§ **Brief**:
Pull out of the data below the stretch of lines bounded by the one containing "# The round" and the one containing "cad_parts[node].hide_render = cad_parts[node].hide_viewport", both bounds included, unchanged.

§ **Supplied data**:
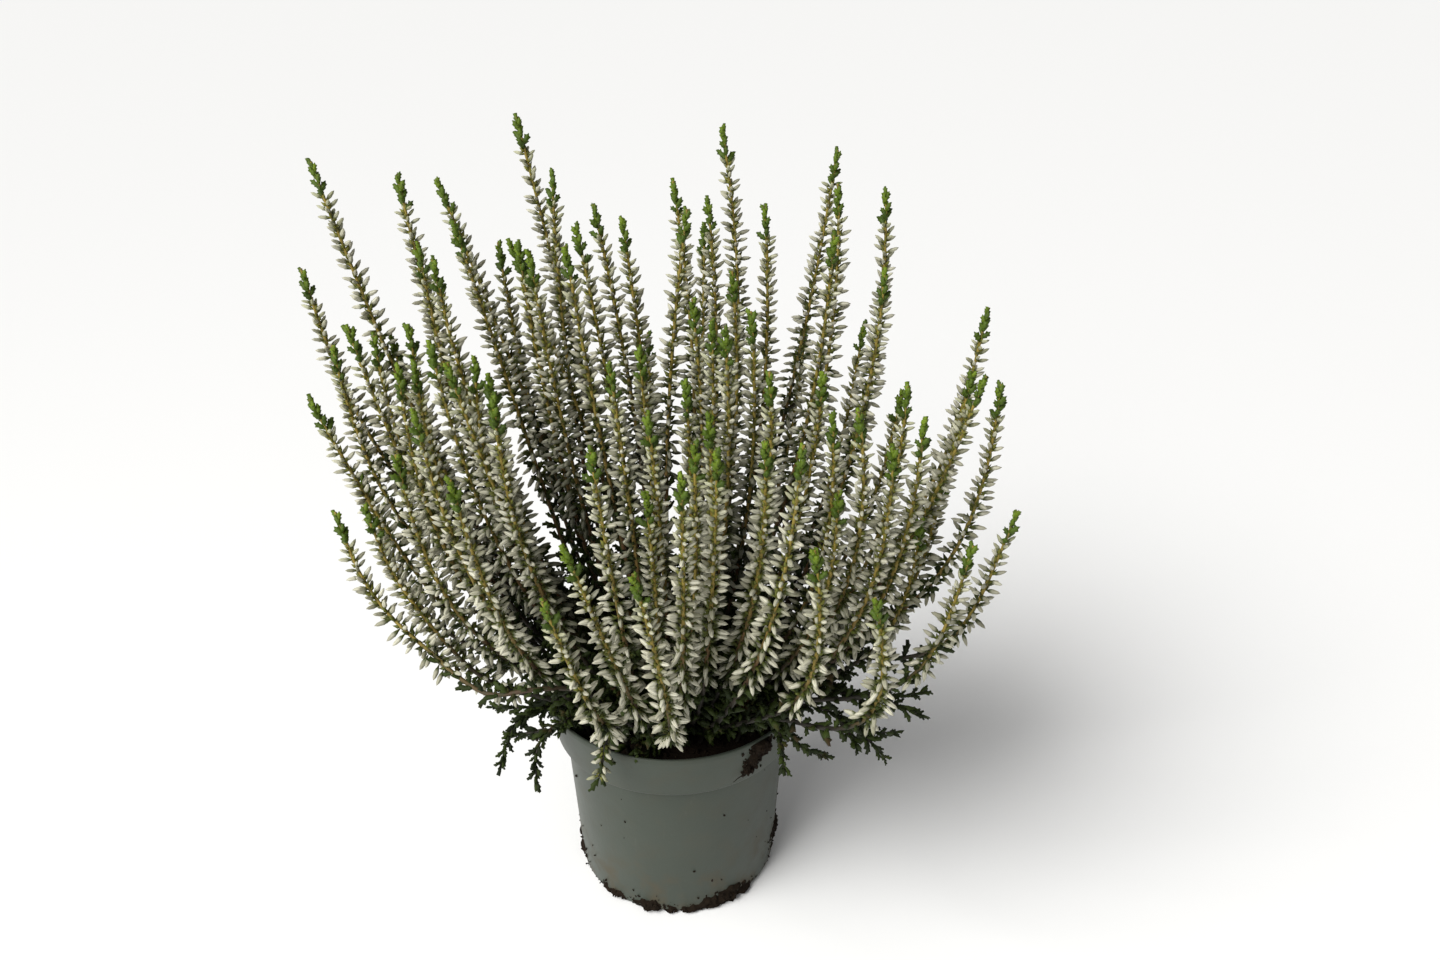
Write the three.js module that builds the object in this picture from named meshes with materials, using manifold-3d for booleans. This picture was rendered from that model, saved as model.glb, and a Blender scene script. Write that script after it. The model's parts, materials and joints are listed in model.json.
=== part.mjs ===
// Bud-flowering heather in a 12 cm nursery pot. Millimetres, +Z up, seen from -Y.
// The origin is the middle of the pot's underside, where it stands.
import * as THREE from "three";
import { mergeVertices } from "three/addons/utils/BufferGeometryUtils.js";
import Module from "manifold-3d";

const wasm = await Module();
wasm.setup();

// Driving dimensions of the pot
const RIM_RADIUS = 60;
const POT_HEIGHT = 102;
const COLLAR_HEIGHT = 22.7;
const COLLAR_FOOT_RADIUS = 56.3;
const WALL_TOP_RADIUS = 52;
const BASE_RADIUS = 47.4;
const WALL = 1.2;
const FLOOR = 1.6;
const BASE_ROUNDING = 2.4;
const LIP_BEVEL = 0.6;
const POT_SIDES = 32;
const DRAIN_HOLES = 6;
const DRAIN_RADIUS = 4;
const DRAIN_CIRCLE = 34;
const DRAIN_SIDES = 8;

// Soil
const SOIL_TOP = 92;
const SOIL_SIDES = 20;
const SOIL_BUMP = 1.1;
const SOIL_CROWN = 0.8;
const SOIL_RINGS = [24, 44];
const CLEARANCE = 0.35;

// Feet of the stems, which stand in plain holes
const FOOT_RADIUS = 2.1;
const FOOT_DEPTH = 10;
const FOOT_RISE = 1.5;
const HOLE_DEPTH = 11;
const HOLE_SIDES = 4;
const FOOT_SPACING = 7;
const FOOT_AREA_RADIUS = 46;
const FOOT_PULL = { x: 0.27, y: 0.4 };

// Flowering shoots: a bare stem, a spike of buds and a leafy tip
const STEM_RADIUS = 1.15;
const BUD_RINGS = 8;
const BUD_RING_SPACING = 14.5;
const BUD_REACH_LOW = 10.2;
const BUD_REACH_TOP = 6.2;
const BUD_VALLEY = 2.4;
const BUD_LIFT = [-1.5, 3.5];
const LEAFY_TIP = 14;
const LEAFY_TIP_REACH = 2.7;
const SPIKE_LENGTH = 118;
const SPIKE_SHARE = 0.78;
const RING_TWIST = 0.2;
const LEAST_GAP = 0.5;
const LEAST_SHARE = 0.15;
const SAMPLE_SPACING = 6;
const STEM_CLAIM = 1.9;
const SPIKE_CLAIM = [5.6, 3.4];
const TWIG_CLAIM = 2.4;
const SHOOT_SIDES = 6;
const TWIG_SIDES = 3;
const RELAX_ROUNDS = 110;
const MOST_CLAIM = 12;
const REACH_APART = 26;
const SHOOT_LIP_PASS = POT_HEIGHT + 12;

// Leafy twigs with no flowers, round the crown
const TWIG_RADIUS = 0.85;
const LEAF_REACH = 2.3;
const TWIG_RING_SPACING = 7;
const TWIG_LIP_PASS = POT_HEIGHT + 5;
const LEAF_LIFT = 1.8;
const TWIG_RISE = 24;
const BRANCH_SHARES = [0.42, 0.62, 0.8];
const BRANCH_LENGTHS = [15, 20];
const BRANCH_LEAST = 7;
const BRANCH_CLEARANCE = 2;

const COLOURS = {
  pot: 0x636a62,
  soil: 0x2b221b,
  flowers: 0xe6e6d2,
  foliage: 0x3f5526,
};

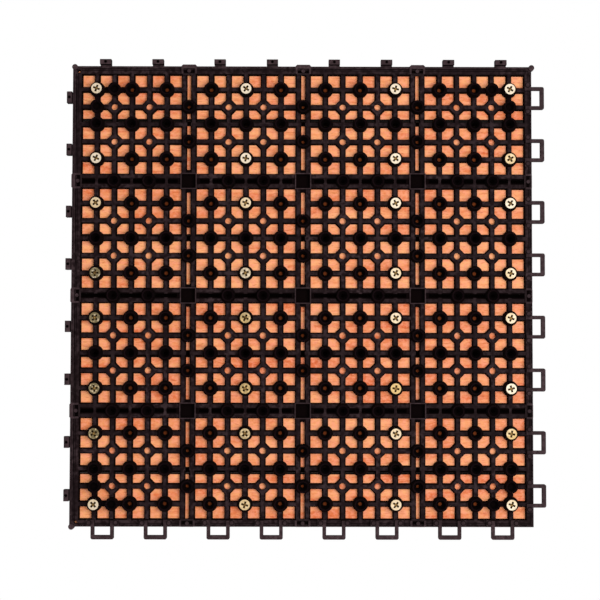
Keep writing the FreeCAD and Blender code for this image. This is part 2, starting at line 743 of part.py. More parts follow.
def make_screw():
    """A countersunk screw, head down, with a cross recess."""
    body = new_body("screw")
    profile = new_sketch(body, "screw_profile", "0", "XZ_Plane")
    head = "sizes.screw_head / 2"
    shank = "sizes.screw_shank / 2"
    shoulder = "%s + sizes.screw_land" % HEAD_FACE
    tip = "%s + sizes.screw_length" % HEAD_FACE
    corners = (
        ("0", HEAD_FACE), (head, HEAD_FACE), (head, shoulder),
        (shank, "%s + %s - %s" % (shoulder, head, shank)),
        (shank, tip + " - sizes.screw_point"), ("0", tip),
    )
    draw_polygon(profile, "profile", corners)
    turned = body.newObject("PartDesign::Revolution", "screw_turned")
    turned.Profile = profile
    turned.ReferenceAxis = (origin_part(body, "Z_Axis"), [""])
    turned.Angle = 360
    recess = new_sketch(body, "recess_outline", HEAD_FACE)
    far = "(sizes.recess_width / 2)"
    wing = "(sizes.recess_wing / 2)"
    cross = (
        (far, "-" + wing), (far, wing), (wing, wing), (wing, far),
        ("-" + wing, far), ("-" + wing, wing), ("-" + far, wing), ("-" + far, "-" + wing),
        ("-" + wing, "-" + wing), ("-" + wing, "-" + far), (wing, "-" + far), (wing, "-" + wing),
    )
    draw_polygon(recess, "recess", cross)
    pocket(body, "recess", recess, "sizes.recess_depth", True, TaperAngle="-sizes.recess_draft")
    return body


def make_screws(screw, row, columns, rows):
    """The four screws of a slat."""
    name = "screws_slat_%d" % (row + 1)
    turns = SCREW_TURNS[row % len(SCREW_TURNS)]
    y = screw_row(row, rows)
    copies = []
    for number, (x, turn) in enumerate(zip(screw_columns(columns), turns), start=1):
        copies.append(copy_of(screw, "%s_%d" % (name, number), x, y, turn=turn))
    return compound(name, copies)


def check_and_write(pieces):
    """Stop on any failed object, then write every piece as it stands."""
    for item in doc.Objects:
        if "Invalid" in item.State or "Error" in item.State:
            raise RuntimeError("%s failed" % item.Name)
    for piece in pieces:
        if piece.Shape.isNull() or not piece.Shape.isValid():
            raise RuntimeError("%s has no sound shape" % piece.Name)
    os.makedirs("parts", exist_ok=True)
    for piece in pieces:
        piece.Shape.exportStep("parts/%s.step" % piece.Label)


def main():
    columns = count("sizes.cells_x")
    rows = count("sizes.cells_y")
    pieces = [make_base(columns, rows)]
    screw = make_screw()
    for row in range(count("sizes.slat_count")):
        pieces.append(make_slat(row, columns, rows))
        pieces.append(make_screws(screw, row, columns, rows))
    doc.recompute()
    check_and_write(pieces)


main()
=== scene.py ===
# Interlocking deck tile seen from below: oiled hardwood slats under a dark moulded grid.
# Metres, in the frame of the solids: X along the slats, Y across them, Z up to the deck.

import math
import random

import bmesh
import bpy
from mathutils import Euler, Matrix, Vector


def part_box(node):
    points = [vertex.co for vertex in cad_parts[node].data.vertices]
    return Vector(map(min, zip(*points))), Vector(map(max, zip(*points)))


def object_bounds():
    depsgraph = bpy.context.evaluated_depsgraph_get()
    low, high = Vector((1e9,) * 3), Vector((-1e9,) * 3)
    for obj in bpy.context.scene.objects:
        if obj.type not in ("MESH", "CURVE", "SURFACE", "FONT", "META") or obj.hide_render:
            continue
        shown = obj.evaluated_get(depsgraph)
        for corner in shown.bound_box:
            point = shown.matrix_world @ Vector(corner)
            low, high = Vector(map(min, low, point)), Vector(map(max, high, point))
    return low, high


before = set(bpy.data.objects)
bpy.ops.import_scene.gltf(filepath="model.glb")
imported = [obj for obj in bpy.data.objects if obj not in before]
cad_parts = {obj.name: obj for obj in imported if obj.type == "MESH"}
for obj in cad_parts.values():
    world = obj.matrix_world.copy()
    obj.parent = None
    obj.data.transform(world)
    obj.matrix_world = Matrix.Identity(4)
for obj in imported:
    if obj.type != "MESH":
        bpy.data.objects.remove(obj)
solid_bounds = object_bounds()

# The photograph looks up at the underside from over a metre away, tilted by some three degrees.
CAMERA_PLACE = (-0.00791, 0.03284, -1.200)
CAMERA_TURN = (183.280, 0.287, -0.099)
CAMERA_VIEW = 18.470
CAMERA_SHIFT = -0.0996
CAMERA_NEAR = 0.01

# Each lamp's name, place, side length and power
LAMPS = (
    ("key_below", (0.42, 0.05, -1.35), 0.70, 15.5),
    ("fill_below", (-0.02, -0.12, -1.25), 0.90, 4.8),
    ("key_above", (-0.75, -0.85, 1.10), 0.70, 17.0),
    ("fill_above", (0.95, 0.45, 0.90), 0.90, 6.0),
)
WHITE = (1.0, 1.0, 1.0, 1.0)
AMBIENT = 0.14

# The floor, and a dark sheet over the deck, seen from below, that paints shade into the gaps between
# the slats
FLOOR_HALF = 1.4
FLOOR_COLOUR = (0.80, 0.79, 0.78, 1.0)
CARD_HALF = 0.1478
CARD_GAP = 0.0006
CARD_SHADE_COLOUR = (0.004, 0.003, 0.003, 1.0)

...

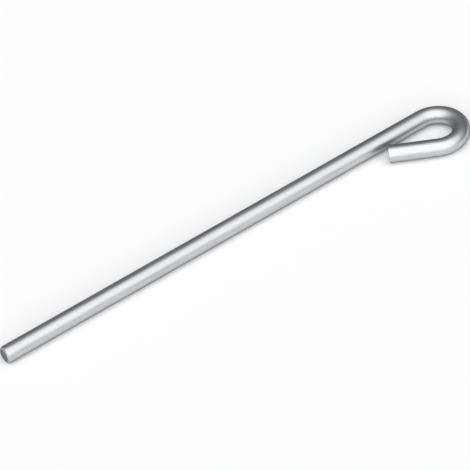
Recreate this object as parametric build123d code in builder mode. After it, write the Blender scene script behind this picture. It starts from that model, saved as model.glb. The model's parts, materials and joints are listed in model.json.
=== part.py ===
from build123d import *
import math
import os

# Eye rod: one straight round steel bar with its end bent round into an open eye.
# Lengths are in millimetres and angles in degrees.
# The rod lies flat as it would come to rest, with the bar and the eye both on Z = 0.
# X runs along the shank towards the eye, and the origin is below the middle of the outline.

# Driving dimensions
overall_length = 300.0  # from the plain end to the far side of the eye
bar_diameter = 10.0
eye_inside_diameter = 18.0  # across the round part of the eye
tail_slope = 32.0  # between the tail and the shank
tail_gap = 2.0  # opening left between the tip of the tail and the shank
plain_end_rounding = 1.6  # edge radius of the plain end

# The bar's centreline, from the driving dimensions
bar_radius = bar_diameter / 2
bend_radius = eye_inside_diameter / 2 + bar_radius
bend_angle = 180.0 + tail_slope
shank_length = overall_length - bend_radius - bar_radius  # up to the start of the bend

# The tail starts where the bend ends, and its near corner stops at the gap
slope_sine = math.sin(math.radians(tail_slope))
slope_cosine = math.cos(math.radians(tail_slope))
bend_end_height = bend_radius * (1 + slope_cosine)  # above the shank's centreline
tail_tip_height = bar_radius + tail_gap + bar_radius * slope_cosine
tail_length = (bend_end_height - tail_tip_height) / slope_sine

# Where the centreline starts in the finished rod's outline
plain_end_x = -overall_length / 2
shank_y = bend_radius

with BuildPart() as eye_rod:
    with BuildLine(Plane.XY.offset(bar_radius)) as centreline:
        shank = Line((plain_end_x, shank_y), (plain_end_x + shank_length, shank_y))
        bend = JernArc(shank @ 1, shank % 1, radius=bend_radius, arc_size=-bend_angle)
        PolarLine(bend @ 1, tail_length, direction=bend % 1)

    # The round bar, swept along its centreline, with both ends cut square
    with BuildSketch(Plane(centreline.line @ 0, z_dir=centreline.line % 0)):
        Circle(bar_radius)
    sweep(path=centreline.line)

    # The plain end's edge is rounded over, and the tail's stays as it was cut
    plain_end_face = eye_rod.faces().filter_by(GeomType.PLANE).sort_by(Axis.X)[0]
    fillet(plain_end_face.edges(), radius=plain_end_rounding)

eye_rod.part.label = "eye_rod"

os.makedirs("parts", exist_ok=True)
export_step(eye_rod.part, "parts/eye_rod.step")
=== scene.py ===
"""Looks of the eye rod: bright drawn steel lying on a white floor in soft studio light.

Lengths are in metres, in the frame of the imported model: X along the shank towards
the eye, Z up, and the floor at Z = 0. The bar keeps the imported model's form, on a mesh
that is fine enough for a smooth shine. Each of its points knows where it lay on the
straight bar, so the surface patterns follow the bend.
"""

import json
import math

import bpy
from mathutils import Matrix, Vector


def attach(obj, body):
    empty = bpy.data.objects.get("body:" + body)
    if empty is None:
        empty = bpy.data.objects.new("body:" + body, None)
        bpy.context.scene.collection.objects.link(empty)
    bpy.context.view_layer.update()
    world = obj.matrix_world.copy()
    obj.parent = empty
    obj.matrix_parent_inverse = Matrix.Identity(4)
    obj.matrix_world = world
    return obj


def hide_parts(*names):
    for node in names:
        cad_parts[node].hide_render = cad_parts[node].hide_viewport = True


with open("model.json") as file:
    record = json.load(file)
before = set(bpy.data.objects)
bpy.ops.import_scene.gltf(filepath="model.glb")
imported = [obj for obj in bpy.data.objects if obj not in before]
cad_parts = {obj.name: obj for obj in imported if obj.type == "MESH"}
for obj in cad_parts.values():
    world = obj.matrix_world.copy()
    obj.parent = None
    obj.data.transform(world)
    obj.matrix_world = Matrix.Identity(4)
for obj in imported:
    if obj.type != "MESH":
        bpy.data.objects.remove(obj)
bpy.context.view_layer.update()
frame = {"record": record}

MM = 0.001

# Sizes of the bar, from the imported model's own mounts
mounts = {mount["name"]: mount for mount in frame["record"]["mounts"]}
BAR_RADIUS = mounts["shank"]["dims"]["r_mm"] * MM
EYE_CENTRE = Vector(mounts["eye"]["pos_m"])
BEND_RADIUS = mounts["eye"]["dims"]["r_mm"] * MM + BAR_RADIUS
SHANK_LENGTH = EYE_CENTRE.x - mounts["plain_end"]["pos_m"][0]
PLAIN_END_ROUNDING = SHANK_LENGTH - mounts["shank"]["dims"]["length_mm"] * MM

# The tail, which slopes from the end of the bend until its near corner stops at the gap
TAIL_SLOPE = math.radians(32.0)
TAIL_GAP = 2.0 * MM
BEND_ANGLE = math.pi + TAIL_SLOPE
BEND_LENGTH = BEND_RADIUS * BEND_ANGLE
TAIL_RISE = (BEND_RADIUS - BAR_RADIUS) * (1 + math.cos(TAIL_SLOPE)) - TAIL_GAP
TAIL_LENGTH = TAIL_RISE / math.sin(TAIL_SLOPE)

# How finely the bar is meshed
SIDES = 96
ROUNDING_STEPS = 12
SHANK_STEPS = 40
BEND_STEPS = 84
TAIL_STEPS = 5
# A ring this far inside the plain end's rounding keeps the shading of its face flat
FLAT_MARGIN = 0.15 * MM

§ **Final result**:
    # The round bar, swept along its centreline, with both ends cut square
    with BuildSketch(Plane(centreline.line @ 0, z_dir=centreline.line % 0)):
        Circle(bar_radius)
    sweep(path=centreline.line)

    # The plain end's edge is rounded over, and the tail's stays as it was cut
    plain_end_face = eye_rod.faces().filter_by(GeomType.PLANE).sort_by(Axis.X)[0]
    fillet(plain_end_face.edges(), radius=plain_end_rounding)

eye_rod.part.label = "eye_rod"

os.makedirs("parts", exist_ok=True)
export_step(eye_rod.part, "parts/eye_rod.step")
=== scene.py ===
"""Looks of the eye rod: bright drawn steel lying on a white floor in soft studio light.

Lengths are in metres, in the frame of the imported model: X along the shank towards
the eye, Z up, and the floor at Z = 0. The bar keeps the imported model's form, on a mesh
that is fine enough for a smooth shine. Each of its points knows where it lay on the
straight bar, so the surface patterns follow the bend.
"""

import json
import math

import bpy
from mathutils import Matrix, Vector


def attach(obj, body):
    empty = bpy.data.objects.get("body:" + body)
    if empty is None:
        empty = bpy.data.objects.new("body:" + body, None)
        bpy.context.scene.collection.objects.link(empty)
    bpy.context.view_layer.update()
    world = obj.matrix_world.copy()
    obj.parent = empty
    obj.matrix_parent_inverse = Matrix.Identity(4)
    obj.matrix_world = world
    return obj


def hide_parts(*names):
    for node in names:
        cad_parts[node].hide_render = cad_parts[node].hide_viewport = True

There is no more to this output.